Firefighters, Rehabilitation

Ventura Training Center hosts open house event

Ventura Training Center open house features cadets and a fire engine.
VTC cadets demonstrated skills they've learned during a recent open house.

The Ventura Training Center (VTC) recently hosted an open house where media and members of the Ventura County Public Defender’s Office got a closer look at the program. The VTC offers a unique training opportunity for formerly-incarcerated firefighters to continue their professional education while performing an essential service for the state.

More than 100 participants have already found full-time employment with a variety of fire response agencies.

Program graduates become fully-certified wildland firefighters, and are highly qualified for positions with local, state, municipal, and federal fire agencies.
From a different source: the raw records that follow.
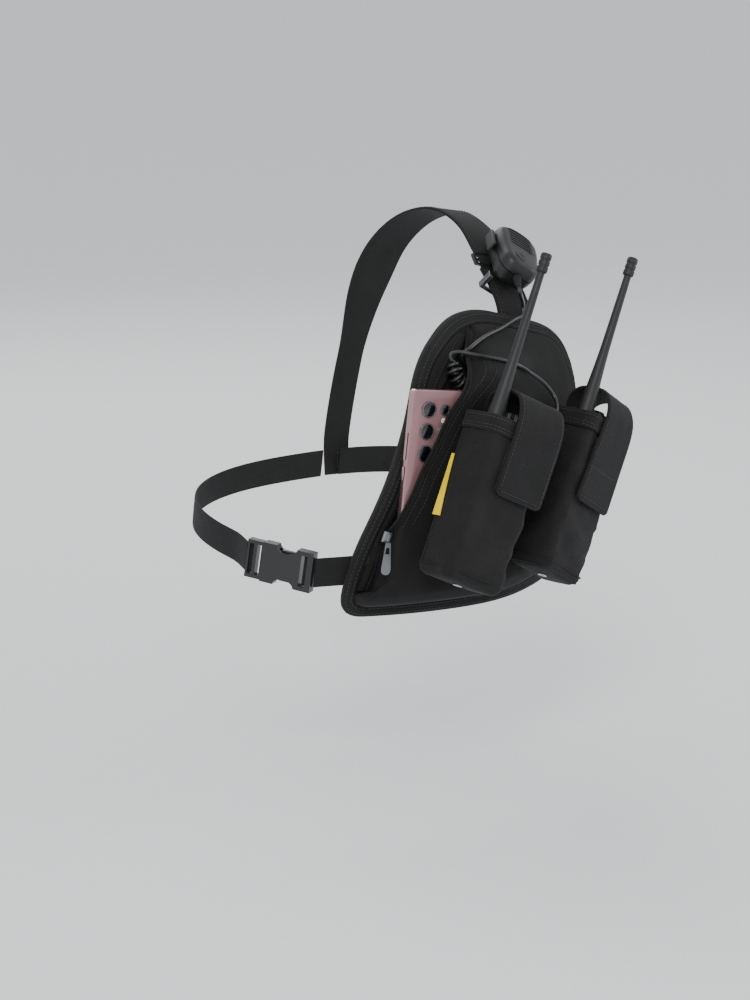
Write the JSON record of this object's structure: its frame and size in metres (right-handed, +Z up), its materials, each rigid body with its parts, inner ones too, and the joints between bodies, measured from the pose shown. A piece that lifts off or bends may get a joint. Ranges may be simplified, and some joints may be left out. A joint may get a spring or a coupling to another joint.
{
  "type": "radio chest harness",
  "caption": "One-shoulder chest harness with slanted flapped pouches for handheld radios, a side zip pocket holding a phone, a clipped speaker microphone and a quick-release chest belt.",
  "frame": {"origin": "on the wearer's torso axis, level with the point where the chest belt leaves the panel's lower left edge", "axes": "+Z up, -Y the way the wearer faces, +X the wearer's left"},
  "size_m": [0.3382, 0.3252, 0.3148],
  "materials": {
    "nylon": "coated woven nylon, dull black",
    "binding": "ribbed binding tape and loop pile",
    "webbing": "woven nylon webbing and zip tape",
    "plastic": "moulded black plastic with a satin surface",
    "rubber": "smooth black rubber and cord jacket",
    "steel": "plated steel",
    "dark_metal": "gunmetal zip fittings",
    "rose_metal": "satin rose phone back with a brighter frame",
    "glass": "black glass",
    "tag": "yellow woven label with no writing"
  },
  "bodies": {
    "harness": {"back_panel": "nylon", "edge_binding": "binding", "zip_side_strip": "nylon", "pocket_front": "nylon", "zip_half_right": "webbing", "zip_half_left": "webbing", "side_tag": "tag", "shoulder_yoke": "nylon", "strap_adjuster": "plastic", "shoulder_strap": "webbing", "belt_short": "webbing", "belt_side": "webbing", "belt_rear": "webbing", "buckle_socket": "plastic", "mic_front_shell": "plastic", "mic_rear_shell": "plastic", "mic_cord_boot": "rubber", "cord_mic_lead": "rubber", "cord_curl": "rubber", "cord_radio_lead": "rubber", "left_pouch": "nylon", "left_pouch_hem": "nylon", "left_loop_patch": "binding", "left_drain_eyelet": "steel", "right_pouch": "nylon", "right_pouch_hem": "nylon", "right_loop_patch": "binding", "right_drain_eyelet": "steel"},
    "left_flap": {"left_flap": "nylon"},
    "left_radio": {"left_radio_case": "plastic", "left_radio_battery": "plastic", "left_radio_antenna": "rubber", "cord_radio_plug": "rubber"},
    "left_channel_knob": {"left_radio_channel_knob": "plastic"},
    "left_volume_knob": {"left_radio_volume_knob": "plastic"},
    "left_ptt_key": {"left_radio_ptt_key": "rubber"},
    "right_flap": {"right_flap": "nylon"},
    "right_radio": {"right_radio_case": "plastic", "right_radio_battery": "plastic", "right_radio_antenna": "rubber"},
    "right_channel_knob": {"right_radio_channel_knob": "plastic"},
    "right_volume_knob": {"right_radio_volume_knob": "plastic"},
    "right_ptt_key": {"right_radio_ptt_key": "rubber"},
    "slider": {"zip_slider": "dark_metal"},
    "pull": {"zip_pull": "dark_metal"},
    "phone": {"phone_body": "rose_metal", "phone_screen": "glass", "phone_lens_1": "glass", "phone_lens_2": "glass", "phone_lens_3": "glass", "phone_lens_4": "glass", "phone_lens_5": "glass"},
    "phone_volume_key": {"phone_volume_key": "rose_metal"},
    "phone_power_key": {"phone_power_key": "rose_metal"},
    "mic_button": {"mic_ptt_button": "rubber"},
    "mic_spring_clip": {"mic_clip": "steel"},
    "buckle_plug": {"buckle_plug": "plastic"},
    "upper_prong": {"release_prong_upper": "plastic"},
    "lower_prong": {"release_prong_lower": "plastic"}
  },
  "joints": [
    {"name": "left_flap_fold", "type": "hinge", "parent": "harness", "child": "left_flap", "pos_m": [-0.00024, -0.14996, 0.13167], "axis": [-0.9057, 0.0383, 0.4223], "range_deg": [0, 45]},
    {"name": "left_radio_lift", "type": "slide", "parent": "harness", "child": "left_radio", "axis": [0.4234, 0.0284, 0.9055], "range_m": [0, 0.008], "deforming": ["cord_radio_lead"]},
    {"name": "left_channel_turn", "type": "hinge", "parent": "left_radio", "child": "left_channel_knob", "pos_m": [-0.00968, -0.17404, 0.12072], "axis": [0.4234, 0.0284, 0.9055], "continuous": true},
    {"name": "left_volume_turn", "type": "hinge", "parent": "left_radio", "child": "left_volume_knob", "pos_m": [0.00355, -0.1746, 0.11455], "axis": [0.4234, 0.0284, 0.9055], "range_deg": [0, 270]},
    {"name": "left_ptt_press", "type": "slide", "parent": "left_radio", "child": "left_ptt_key", "axis": [0.9057, -0.0383, -0.4223], "range_m": [0, 0.001], "stiffness_N_per_m": 600, "springref_m": -0.0005},
    {"name": "right_flap_fold", "type": "hinge", "parent": "harness", "child": "right_flap", "pos_m": [0.10345, -0.1329, 0.12036], "axis": [-0.8548, -0.2411, 0.4597], "range_deg": [0, 12]},
    {"name": "right_radio_lift", "type": "slide", "parent": "harness", "child": "right_radio", "axis": [0.4566, 0.0716, 0.8868], "range_m": [0, 0.008]},
    {"name": "right_channel_turn", "type": "hinge", "parent": "right_radio", "child": "right_channel_knob", "pos_m": [0.10009, -0.15771, 0.10763], "axis": [0.4566, 0.0716, 0.8868], "continuous": true},
    {"name": "right_volume_turn", "type": "hinge", "parent": "right_radio", "child": "right_volume_knob", "pos_m": [0.11257, -0.15419, 0.10092], "axis": [0.4566, 0.0716, 0.8868], "range_deg": [0, 270]},
    {"name": "right_ptt_press", "type": "slide", "parent": "right_radio", "child": "right_ptt_key", "axis": [0.8548, 0.2411, -0.4597], "range_m": [0, 0.001], "stiffness_N_per_m": 600, "springref_m": -0.0005},
    {"name": "zip_slide", "type": "slide", "parent": "harness", "child": "slider", "axis": [-0.1999, 0.2219, -0.9544], "range_m": [0, 0.016]},
    {"name": "pull_swing", "type": "hinge", "parent": "slider", "child": "pull", "pos_m": [-0.10097, -0.13007, 0.02757], "axis": [-0.9511, 0.2756, 0.1397], "range_deg": [0, 100]},
    {"name": "phone_lift", "type": "slide", "parent": "harness", "child": "phone", "axis": [0.1118, -0.0177, 0.9936], "range_m": [0, 0.001]},
    {"name": "volume_key_press", "type": "slide", "parent": "phone", "child": "phone_volume_key", "axis": [0.9813, -0.1554, -0.1132], "range_m": [0, 0.0003], "stiffness_N_per_m": 900, "springref_m": -0.0003},
    {"name": "power_key_press", "type": "slide", "parent": "phone", "child": "phone_power_key", "axis": [0.9813, -0.1554, -0.1132], "range_m": [0, 0.0003], "stiffness_N_per_m": 900, "springref_m": -0.0003},
    {"name": "mic_ptt_press", "type": "slide", "parent": "harness", "child": "mic_button", "axis": [0.7979, -0.2823, -0.5326], "range_m": [0, 0.0005], "stiffness_N_per_m": 900, "springref_m": -0.0003},
    {"name": "mic_clip_open", "type": "hinge", "parent": "harness", "child": "mic_spring_clip", "pos_m": [0.05773, -0.07429, 0.2229], "axis": [0.5345, 0.7398, 0.4087], "range_deg": [0, 12], "stiffness_Nm_per_rad": 0.4, "springref_deg": -2.86},
    {"name": "buckle_release", "type": "slide", "parent": "harness", "child": "buckle_plug", "axis": [-0.4691, 0.8713, 0.1444], "range_m": [0, 0.03], "deforming": ["belt_side"]},
    {"name": "upper_prong_press", "type": "hinge", "parent": "buckle_plug", "child": "upper_prong", "pos_m": [-0.1614, -0.04961, 0.01652], "axis": [0.8805, 0.4741, 0], "range_deg": [0, 5], "stiffness_Nm_per_rad": 0.15, "springref_deg": -1.72},
    {"name": "lower_prong_press", "type": "hinge", "parent": "buckle_plug", "child": "lower_prong", "pos_m": [-0.16266, -0.04727, -0.00168], "axis": [-0.8805, -0.4741, 0], "range_deg": [0, 5], "stiffness_Nm_per_rad": 0.15, "springref_deg": -1.72}
  ]
}
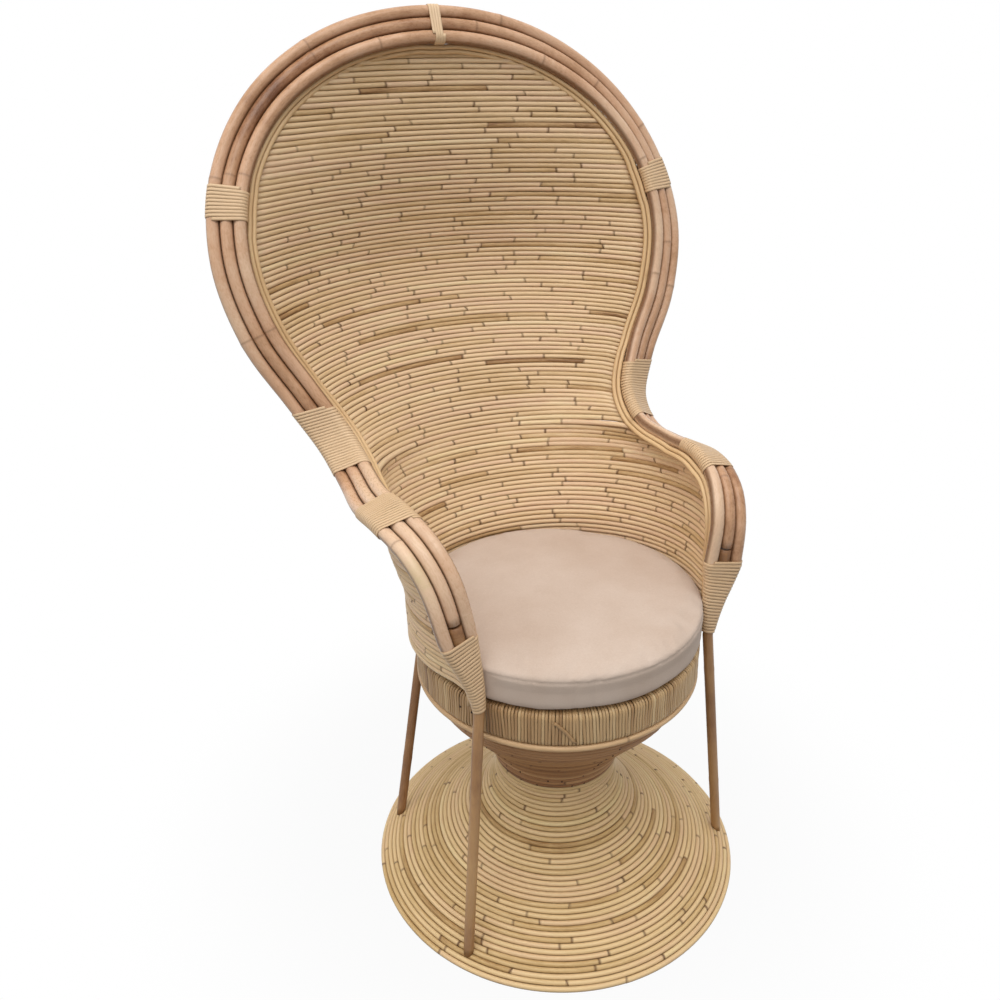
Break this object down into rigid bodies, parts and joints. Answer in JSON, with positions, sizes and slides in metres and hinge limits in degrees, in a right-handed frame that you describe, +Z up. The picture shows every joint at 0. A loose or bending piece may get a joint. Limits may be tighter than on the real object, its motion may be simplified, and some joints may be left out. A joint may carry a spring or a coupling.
{
  "type": "peacock chair",
  "caption": "High-backed peacock chair: tall rounded cane back that runs down into low arms, round drum seat with a loose cushion, on an hourglass base.",
  "frame": {"origin": "on the floor under the middle of the whole chair's box", "axes": "+Z up, the sitter faces -Y, +X to the right of someone who looks at the chair from the front"},
  "size_m": [0.7938, 0.788, 1.3099],
  "materials": {
    "cane_rod": "clear varnish, satin",
    "bent_pole": "clear varnish, satin",
    "leg_pole": "worn varnish, satin",
    "inner_pole": "bare, dull",
    "cane_strip": "natural glaze, satin",
    "cushion_cloth": "matte woven cloth"
  },
  "bodies": {
    "chair": {"base_skirt": "cane_rod", "seat_band": "cane_strip", "seat_pole_upper": "inner_pole", "seat_pole_lower": "inner_pole", "seat_ring_rod": "cane_rod", "under_seat_flare": "cane_rod", "seat_deck": "inner_pole", "deck_bearer_1": "inner_pole", "deck_bearer_2": "inner_pole", "deck_bearer_3": "inner_pole", "floor_hoop": "inner_pole", "neck_hoop": "inner_pole", "base_rib_1": "inner_pole", "base_rib_2": "inner_pole", "base_rib_3": "inner_pole", "base_rib_4": "inner_pole", "base_rib_5": "inner_pole", "base_rib_6": "inner_pole", "frame_pole_outer_left": "bent_pole", "frame_pole_middle_left": "bent_pole", "frame_pole_inner_left": "bent_pole", "frame_pole_outer_right": "bent_pole", "frame_pole_middle_right": "bent_pole", "frame_pole_inner_right": "bent_pole", "front_leg_left": "leg_pole", "front_leg_right": "leg_pole", "edge_rod_outer": "cane_rod", "edge_rod_inner": "cane_rod", "back_wall": "cane_rod", "back_rib_1": "inner_pole", "back_rib_2": "inner_pole", "back_rib_3": "inner_pole", "rear_leg_left": "leg_pole", "rear_leg_right": "leg_pole", "binding_top": "cane_strip", "binding_upper_left": "cane_strip", "binding_waist_left": "cane_strip", "binding_arm_left": "cane_strip", "binding_leg_left": "cane_strip", "binding_upper_right": "cane_strip", "binding_waist_right": "cane_strip", "binding_arm_right": "cane_strip", "binding_leg_right": "cane_strip"},
    "cushion": {"seat_cushion": "cushion_cloth"}
  },
  "joints": [
    {"name": "cushion_lift", "type": "slide", "parent": "chair", "child": "cushion", "axis": [0, 0, 1], "range_m": [0, 0.3]}
  ]
}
In May 2022, more than half the cadets accepted positions with fire agencies before graduation.

A panel discussion featured current VTC cadets and agency leaders from CDCR’s Division of Adult Parole Operations (DAPO), California Department of Forestry and Fire Protection (CAL FIRE), California Conservation Corps (CCC), and the Anti-Recidivism Coalition (ARC).

Speakers addressed training and personal development, enrollment and graduation numbers, and other rehabilitative programs offered in support of basic firefighter training. Those programs include high school/GED courses, tattoo removal services, counseling, and easily accessible peer mentors. To date, 62 participants have received their high school diplomas.

Ventura Training Center open house showcases successes

Current participants discussed their drive to complete the 18-month program and find employment in the fire service profession.

“To have people who believed in me when I didn’t believe in myself, when I needed it most; it gave me motivation,” said Javon Wright.

“I’m more comfortable here sometimes than I am with my own family,” said participant Anthony Barajas.

Cadets demonstrated a “tool-out,” or the process firefighters use to prepare their equipment when responding to a wildland fire. They also showcased how they would approach a structure fire with a truck, hose, and ladder.

“When I was little, I wanted to be a superhero,” Wright said, beaming. “To fight fires, you need to be a superhero!”

Visitors were also given a tour of the facility, including the gym, common areas, classrooms, and equipment storage.

As of July 2022, the program has 60 participants. A new class begins August 8.

Success after graduation

While incarcerated, Henry Herrera discovered his new career, serving on a hand crew for three seasons at Francisquito Camp (#4). For his crime, Herrera spent eight years away from his family. To advance his career, he made the difficult decision to spend another 18 months away at VTC.

By completing the program, he knew it could make him a better provider. A month after his release, he was accepted and started training at VTC.

Graduating May 2022 with 25 other cadets, Herrera is now a wildland firefighter with CAL FIRE’s Lassen-Modoc Unit. He aspires to become a crew captain. He is currently pursuing his Emergency Medical Technician (EMT) certification and record expungement through AB2147.